▸ **WORK TO COMPLETE**
Output all the entries word for word. Omit the pictures.

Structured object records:
________________________________________

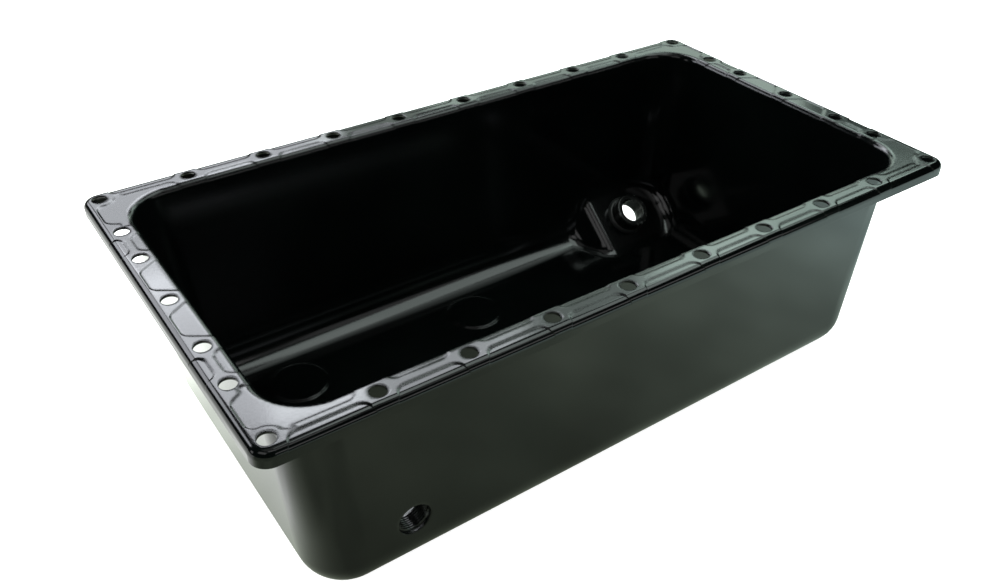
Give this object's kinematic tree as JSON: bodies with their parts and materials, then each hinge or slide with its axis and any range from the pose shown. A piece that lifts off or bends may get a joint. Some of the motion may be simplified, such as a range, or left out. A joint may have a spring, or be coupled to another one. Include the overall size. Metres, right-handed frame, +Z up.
{
  "type": "engine oil pan",
  "caption": "Deep rectangular pressed-steel sump with an embossed bolting flange, a ramped corner and two threaded drain bosses.",
  "frame": {"origin": "middle of the footprint, on the underside of the floor", "axes": "+X along the pan, towards the end with the ramp; -Y out of the wall with the front drain; +Z up, out of the open mouth"},
  "size_m": [0.4866, 0.2642, 0.15],
  "materials": {
    "pan_enamel": "satin",
    "boss_enamel": "satin"
  },
  "bodies": {
    "root": {"pan_shell": "pan_enamel", "front_drain_boss": "boss_enamel", "rear_drain_boss": "boss_enamel"}
  },
  "joints": []
}
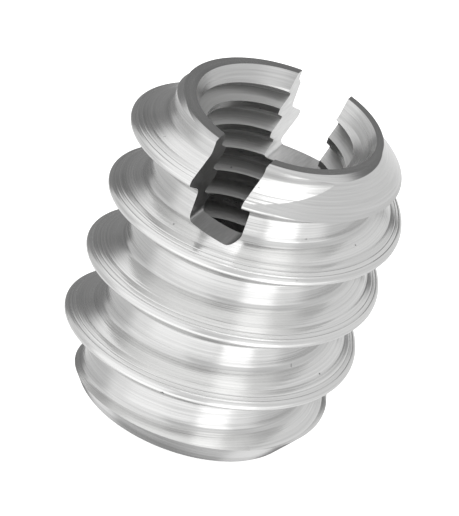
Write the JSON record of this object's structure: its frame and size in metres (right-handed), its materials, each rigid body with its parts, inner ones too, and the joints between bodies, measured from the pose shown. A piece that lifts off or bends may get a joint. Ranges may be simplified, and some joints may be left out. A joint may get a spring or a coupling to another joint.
{
  "type": "threaded insert",
  "caption": "Self-tapping threaded insert: a slotted metal bush with a coarse knife thread outside and a plain-walled hole for a machine screw.",
  "frame": {"origin": "centre of the flat end that the insert stands on, on the thread's axis", "axes": "+Z along the axis towards the slotted end, +Y along the driver slot, +X across it"},
  "size_m": [0.0132, 0.0132, 0.0154],
  "materials": {
    "turned_steel": "bright turned steel with fine turning marks"
  },
  "bodies": {
    "root": {"insert_body": "turned_steel"}
  },
  "joints": []
}
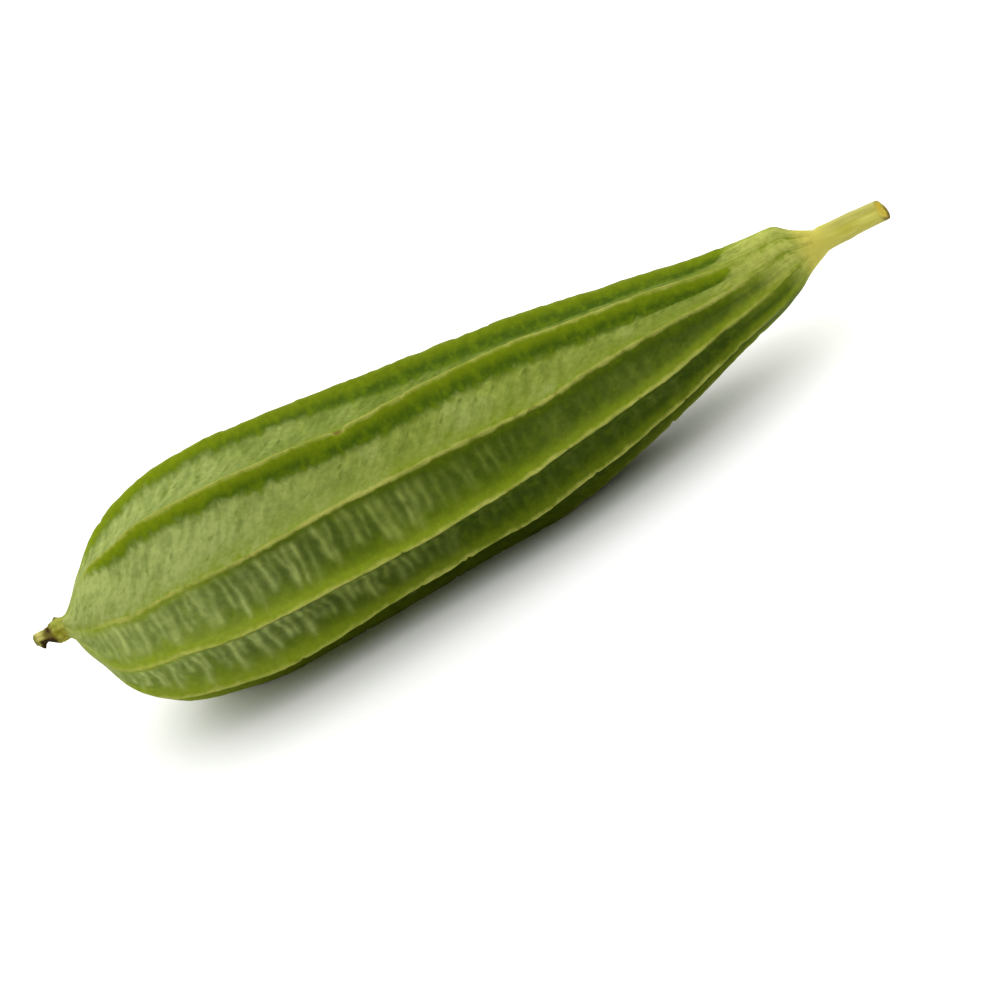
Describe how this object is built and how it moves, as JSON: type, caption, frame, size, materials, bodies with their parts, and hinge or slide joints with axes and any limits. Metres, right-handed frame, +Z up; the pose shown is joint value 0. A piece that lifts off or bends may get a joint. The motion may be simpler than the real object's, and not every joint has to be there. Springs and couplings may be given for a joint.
{
  "type": "ridge gourd",
  "caption": "Whole ridge gourd with lengthwise ridges and hollows, cut stem and dried flower end, lying on its side as picked; a vegetable for kitchens and market displays",
  "frame": {"origin": "on the resting surface, under the middle of the whole gourd's box", "axes": "+Z up, +X along the gourd from the flower end to the stem end, +Y to the left of +X"},
  "size_m": [0.2548, 0.068, 0.0645],
  "materials": {
    "rind": "fresh green gourd rind with a thin waxy bloom, softly glossy, paler on the ridges",
    "stem": "green woody stalk, satin, with faint lengthwise ribs and a browned cut end",
    "dried_flower": "dried flower remnant, dull and crumpled, olive turning brown"
  },
  "bodies": {
    "root": {"fruit": "rind", "stem": "stem", "flower_remnant": "dried_flower"}
  },
  "joints": []
}
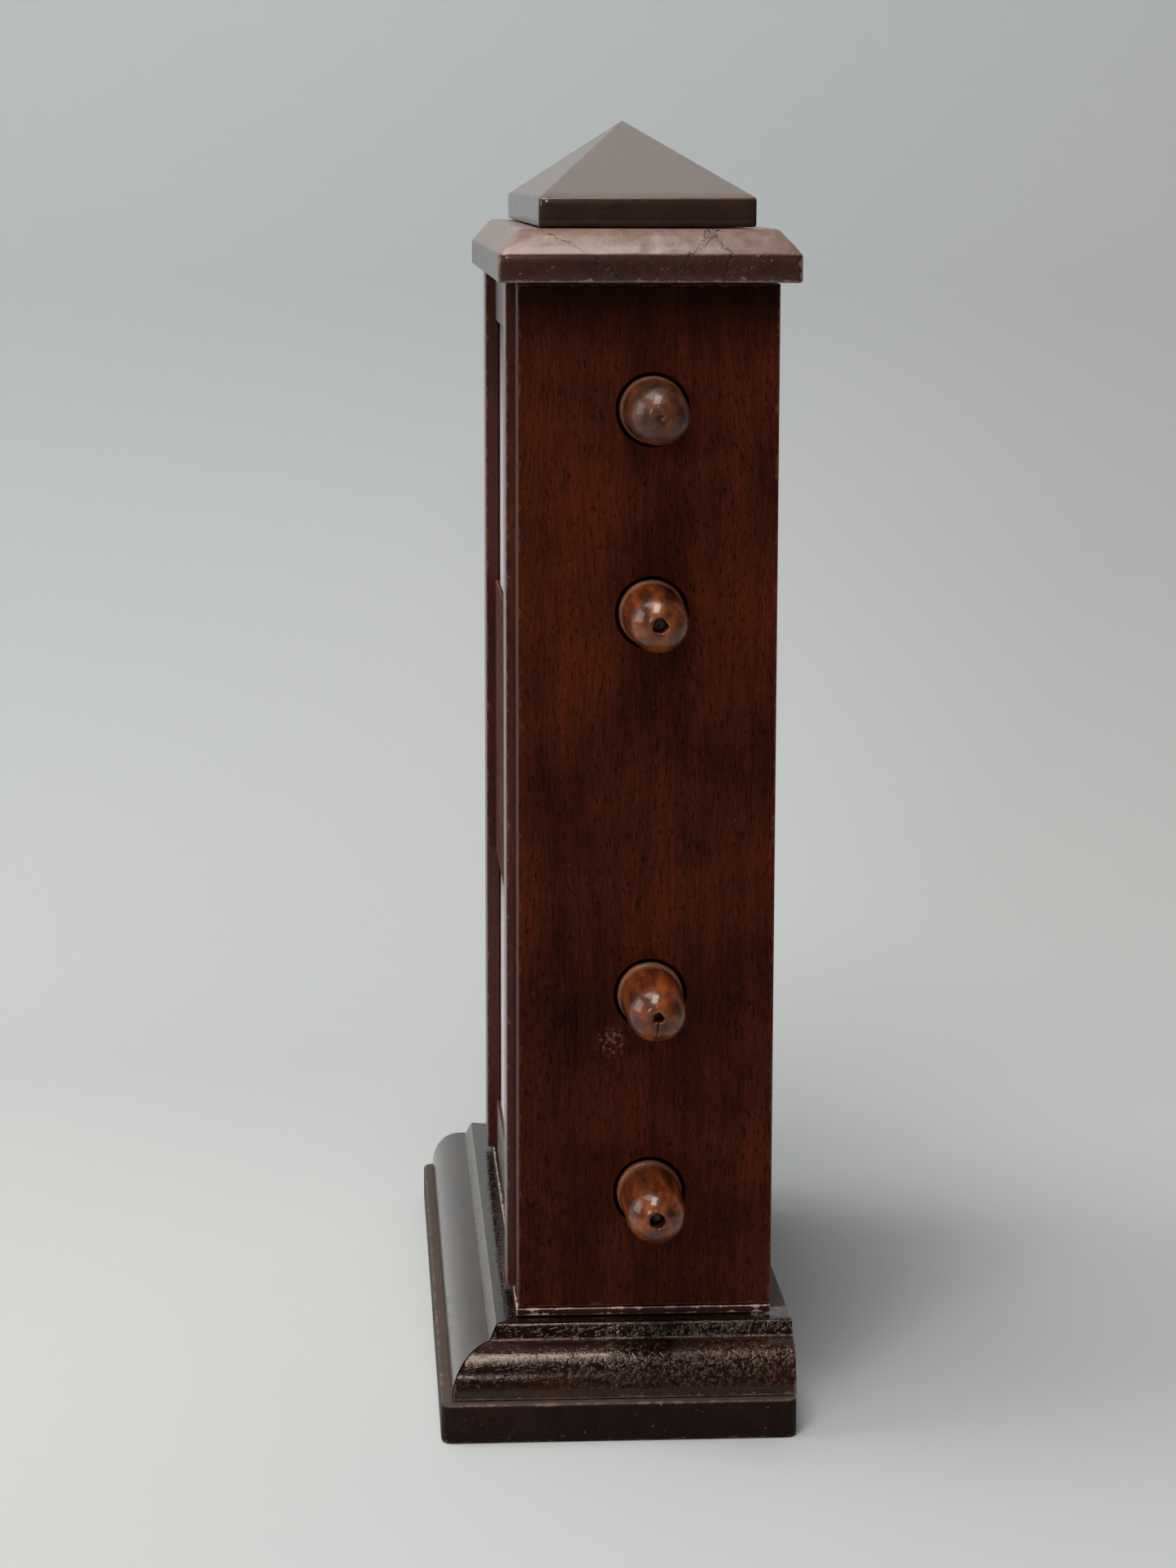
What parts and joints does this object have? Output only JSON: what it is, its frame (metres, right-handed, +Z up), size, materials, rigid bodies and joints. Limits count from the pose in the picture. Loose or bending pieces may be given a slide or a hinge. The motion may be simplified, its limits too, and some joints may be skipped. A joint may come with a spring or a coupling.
{
  "type": "roller scroll case",
  "caption": "Small upright wooden scroll case on a moulded base, with a low pyramid top and turned side knobs that wind bands behind glazed front windows.",
  "frame": {"origin": "centre of the flat underside of the plinth board", "axes": "+Z up, the glazed front faces -Y, the flat back faces +Y, the knobs stand out of the +X side"},
  "size_m": [0.2118, 0.0796, 0.2914],
  "materials": {
    "case_wood": "very dark red-brown polished hardwood, fine vertical grain, worn edges",
    "frame_wood": "dark red-brown polished hardwood, glossy at a low angle",
    "base_wood": "dark brown hardwood under crazed glossy varnish",
    "cornice_wood": "brown hardwood with a dusty, worn upper edge",
    "cap_wood": "brown hardwood with a dull, hazy bloom",
    "inner_wood": "plain unpolished wood",
    "knob_wood": "glossy orange-brown turned hardwood",
    "dark_knob_wood": "satin darker brown turned hardwood",
    "roller_wood": "plain turned wood",
    "band": "aged blank linen-backed paper, matt",
    "glass": "thin clear window glass",
    "brass": "aged brass, slotted heads",
    "steel": "dull iron rod"
  },
  "bodies": {
    "case": {"plinth_board": "base_wood", "base_core": "inner_wood", "base_moulding_front": "base_wood", "base_moulding_right": "base_wood", "base_moulding_left": "base_wood", "base_screw_1": "brass", "base_screw_2": "brass", "base_screw_3": "brass", "base_screw_4": "brass", "case_floor": "case_wood", "side_panel_right": "case_wood", "side_panel_left": "case_wood", "back_panel": "case_wood", "back_screw_1": "brass", "back_screw_2": "brass", "back_screw_3": "brass", "back_screw_4": "brass", "back_screw_5": "brass", "back_screw_6": "brass", "front_stile_right": "frame_wood", "front_stile_left": "frame_wood", "front_rail_top": "frame_wood", "front_rail_middle": "frame_wood", "front_rail_bottom": "frame_wood", "window_pane_upper": "glass", "window_pane_lower": "glass", "glazing_bead_upper_left": "inner_wood", "glazing_bead_upper_right": "inner_wood", "glazing_bead_upper_bottom": "inner_wood", "glazing_bead_upper_top": "inner_wood", "glazing_bead_lower_left": "inner_wood", "glazing_bead_lower_right": "inner_wood", "glazing_bead_lower_bottom": "inner_wood", "glazing_bead_lower_top": "inner_wood", "cornice_board": "cornice_wood", "cap_block": "cap_wood", "upper_band": "band", "lower_band": "band"},
    "upper_feed": {"upper_feed_roller": "roller_wood", "upper_feed_axle": "steel", "upper_feed_knob": "dark_knob_wood", "upper_feed_wound_roll": "band"},
    "upper_takeup": {"upper_takeup_roller": "roller_wood", "upper_takeup_axle": "steel", "upper_takeup_knob": "knob_wood", "upper_takeup_wound_roll": "band"},
    "lower_feed": {"lower_feed_roller": "roller_wood", "lower_feed_axle": "steel", "lower_feed_knob": "knob_wood", "lower_feed_wound_roll": "band"},
    "lower_takeup": {"lower_takeup_roller": "roller_wood", "lower_takeup_axle": "steel", "lower_takeup_knob": "knob_wood", "lower_takeup_wound_roll": "band"}
  },
  "joints": [
    {"name": "upper_feed_turn", "type": "hinge", "parent": "case", "child": "upper_feed", "pos_m": [0.085, 0.0077, 0.2283], "axis": [1, 0, 0], "range_deg": [-1530, 1530]},
    {"name": "upper_takeup_turn", "type": "hinge", "parent": "case", "child": "upper_takeup", "pos_m": [0.085, 0.0077, 0.1837], "axis": [1, 0, 0], "range_deg": [-1530, 1530]},
    {"name": "lower_feed_turn", "type": "hinge", "parent": "case", "child": "lower_feed", "pos_m": [0.085, 0.0077, 0.0979], "axis": [1, 0, 0], "range_deg": [-1530, 1530]},
    {"name": "lower_takeup_turn", "type": "hinge", "parent": "case", "child": "lower_takeup", "pos_m": [0.085, 0.0077, 0.0523], "axis": [1, 0, 0], "range_deg": [-1530, 1530]}
  ],
  "couplings": [
    {"joint": "upper_takeup_turn", "follows": "upper_feed_turn", "ratio": 1},
    {"joint": "lower_takeup_turn", "follows": "lower_feed_turn", "ratio": 1}
  ]
}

________________________________________

▸ **WRITTEN SOLUTION**
Give this object's kinematic tree as JSON: bodies with their parts and materials, then each hinge or slide with its axis and any range from the pose shown. A piece that lifts off or bends may get a joint. Some of the motion may be simplified, such as a range, or left out. A joint may have a spring, or be coupled to another one. Include the overall size. Metres, right-handed frame, +Z up.
{
  "type": "engine oil pan",
  "caption": "Deep rectangular pressed-steel sump with an embossed bolting flange, a ramped corner and two threaded drain bosses.",
  "frame": {"origin": "middle of the footprint, on the underside of the floor", "axes": "+X along the pan, towards the end with the ramp; -Y out of the wall with the front drain; +Z up, out of the open mouth"},
  "size_m": [0.4866, 0.2642, 0.15],
  "materials": {
    "pan_enamel": "satin",
    "boss_enamel": "satin"
  },
  "bodies": {
    "root": {"pan_shell": "pan_enamel", "front_drain_boss": "boss_enamel", "rear_drain_boss": "boss_enamel"}
  },
  "joints": []
}
Write the JSON record of this object's structure: its frame and size in metres (right-handed), its materials, each rigid body with its parts, inner ones too, and the joints between bodies, measured from the pose shown. A piece that lifts off or bends may get a joint. Ranges may be simplified, and some joints may be left out. A joint may get a spring or a coupling to another joint.
{
  "type": "threaded insert",
  "caption": "Self-tapping threaded insert: a slotted metal bush with a coarse knife thread outside and a plain-walled hole for a machine screw.",
  "frame": {"origin": "centre of the flat end that the insert stands on, on the thread's axis", "axes": "+Z along the axis towards the slotted end, +Y along the driver slot, +X across it"},
  "size_m": [0.0132, 0.0132, 0.0154],
  "materials": {
    "turned_steel": "bright turned steel with fine turning marks"
  },
  "bodies": {
    "root": {"insert_body": "turned_steel"}
  },
  "joints": []
}
Describe how this object is built and how it moves, as JSON: type, caption, frame, size, materials, bodies with their parts, and hinge or slide joints with axes and any limits. Metres, right-handed frame, +Z up; the pose shown is joint value 0. A piece that lifts off or bends may get a joint. The motion may be simpler than the real object's, and not every joint has to be there. Springs and couplings may be given for a joint.
{
  "type": "ridge gourd",
  "caption": "Whole ridge gourd with lengthwise ridges and hollows, cut stem and dried flower end, lying on its side as picked; a vegetable for kitchens and market displays",
  "frame": {"origin": "on the resting surface, under the middle of the whole gourd's box", "axes": "+Z up, +X along the gourd from the flower end to the stem end, +Y to the left of +X"},
  "size_m": [0.2548, 0.068, 0.0645],
  "materials": {
    "rind": "fresh green gourd rind with a thin waxy bloom, softly glossy, paler on the ridges",
    "stem": "green woody stalk, satin, with faint lengthwise ribs and a browned cut end",
    "dried_flower": "dried flower remnant, dull and crumpled, olive turning brown"
  },
  "bodies": {
    "root": {"fruit": "rind", "stem": "stem", "flower_remnant": "dried_flower"}
  },
  "joints": []
}
What parts and joints does this object have? Output only JSON: what it is, its frame (metres, right-handed, +Z up), size, materials, rigid bodies and joints. Limits count from the pose in the picture. Loose or bending pieces may be given a slide or a hinge. The motion may be simplified, its limits too, and some joints may be skipped. A joint may come with a spring or a coupling.
{
  "type": "roller scroll case",
  "caption": "Small upright wooden scroll case on a moulded base, with a low pyramid top and turned side knobs that wind bands behind glazed front windows.",
  "frame": {"origin": "centre of the flat underside of the plinth board", "axes": "+Z up, the glazed front faces -Y, the flat back faces +Y, the knobs stand out of the +X side"},
  "size_m": [0.2118, 0.0796, 0.2914],
  "materials": {
    "case_wood": "very dark red-brown polished hardwood, fine vertical grain, worn edges",
    "frame_wood": "dark red-brown polished hardwood, glossy at a low angle",
    "base_wood": "dark brown hardwood under crazed glossy varnish",
    "cornice_wood": "brown hardwood with a dusty, worn upper edge",
    "cap_wood": "brown hardwood with a dull, hazy bloom",
    "inner_wood": "plain unpolished wood",
    "knob_wood": "glossy orange-brown turned hardwood",
    "dark_knob_wood": "satin darker brown turned hardwood",
    "roller_wood": "plain turned wood",
    "band": "aged blank linen-backed paper, matt",
    "glass": "thin clear window glass",
    "brass": "aged brass, slotted heads",
    "steel": "dull iron rod"
  },
  "bodies": {
    "case": {"plinth_board": "base_wood", "base_core": "inner_wood", "base_moulding_front": "base_wood", "base_moulding_right": "base_wood", "base_moulding_left": "base_wood", "base_screw_1": "brass", "base_screw_2": "brass", "base_screw_3": "brass", "base_screw_4": "brass", "case_floor": "case_wood", "side_panel_right": "case_wood", "side_panel_left": "case_wood", "back_panel": "case_wood", "back_screw_1": "brass", "back_screw_2": "brass", "back_screw_3": "brass", "back_screw_4": "brass", "back_screw_5": "brass", "back_screw_6": "brass", "front_stile_right": "frame_wood", "front_stile_left": "frame_wood", "front_rail_top": "frame_wood", "front_rail_middle": "frame_wood", "front_rail_bottom": "frame_wood", "window_pane_upper": "glass", "window_pane_lower": "glass", "glazing_bead_upper_left": "inner_wood", "glazing_bead_upper_right": "inner_wood", "glazing_bead_upper_bottom": "inner_wood", "glazing_bead_upper_top": "inner_wood", "glazing_bead_lower_left": "inner_wood", "glazing_bead_lower_right": "inner_wood", "glazing_bead_lower_bottom": "inner_wood", "glazing_bead_lower_top": "inner_wood", "cornice_board": "cornice_wood", "cap_block": "cap_wood", "upper_band": "band", "lower_band": "band"},
    "upper_feed": {"upper_feed_roller": "roller_wood", "upper_feed_axle": "steel", "upper_feed_knob": "dark_knob_wood", "upper_feed_wound_roll": "band"},
    "upper_takeup": {"upper_takeup_roller": "roller_wood", "upper_takeup_axle": "steel", "upper_takeup_knob": "knob_wood", "upper_takeup_wound_roll": "band"},
    "lower_feed": {"lower_feed_roller": "roller_wood", "lower_feed_axle": "steel", "lower_feed_knob": "knob_wood", "lower_feed_wound_roll": "band"},
    "lower_takeup": {"lower_takeup_roller": "roller_wood", "lower_takeup_axle": "steel", "lower_takeup_knob": "knob_wood", "lower_takeup_wound_roll": "band"}
  },
  "joints": [
    {"name": "upper_feed_turn", "type": "hinge", "parent": "case", "child": "upper_feed", "pos_m": [0.085, 0.0077, 0.2283], "axis": [1, 0, 0], "range_deg": [-1530, 1530]},
    {"name": "upper_takeup_turn", "type": "hinge", "parent": "case", "child": "upper_takeup", "pos_m": [0.085, 0.0077, 0.1837], "axis": [1, 0, 0], "range_deg": [-1530, 1530]},
    {"name": "lower_feed_turn", "type": "hinge", "parent": "case", "child": "lower_feed", "pos_m": [0.085, 0.0077, 0.0979], "axis": [1, 0, 0], "range_deg": [-1530, 1530]},
    {"name": "lower_takeup_turn", "type": "hinge", "parent": "case", "child": "lower_takeup", "pos_m": [0.085, 0.0077, 0.0523], "axis": [1, 0, 0], "range_deg": [-1530, 1530]}
  ],
  "couplings": [
    {"joint": "upper_takeup_turn", "follows": "upper_feed_turn", "ratio": 1},
    {"joint": "lower_takeup_turn", "follows": "lower_feed_turn", "ratio": 1}
  ]
}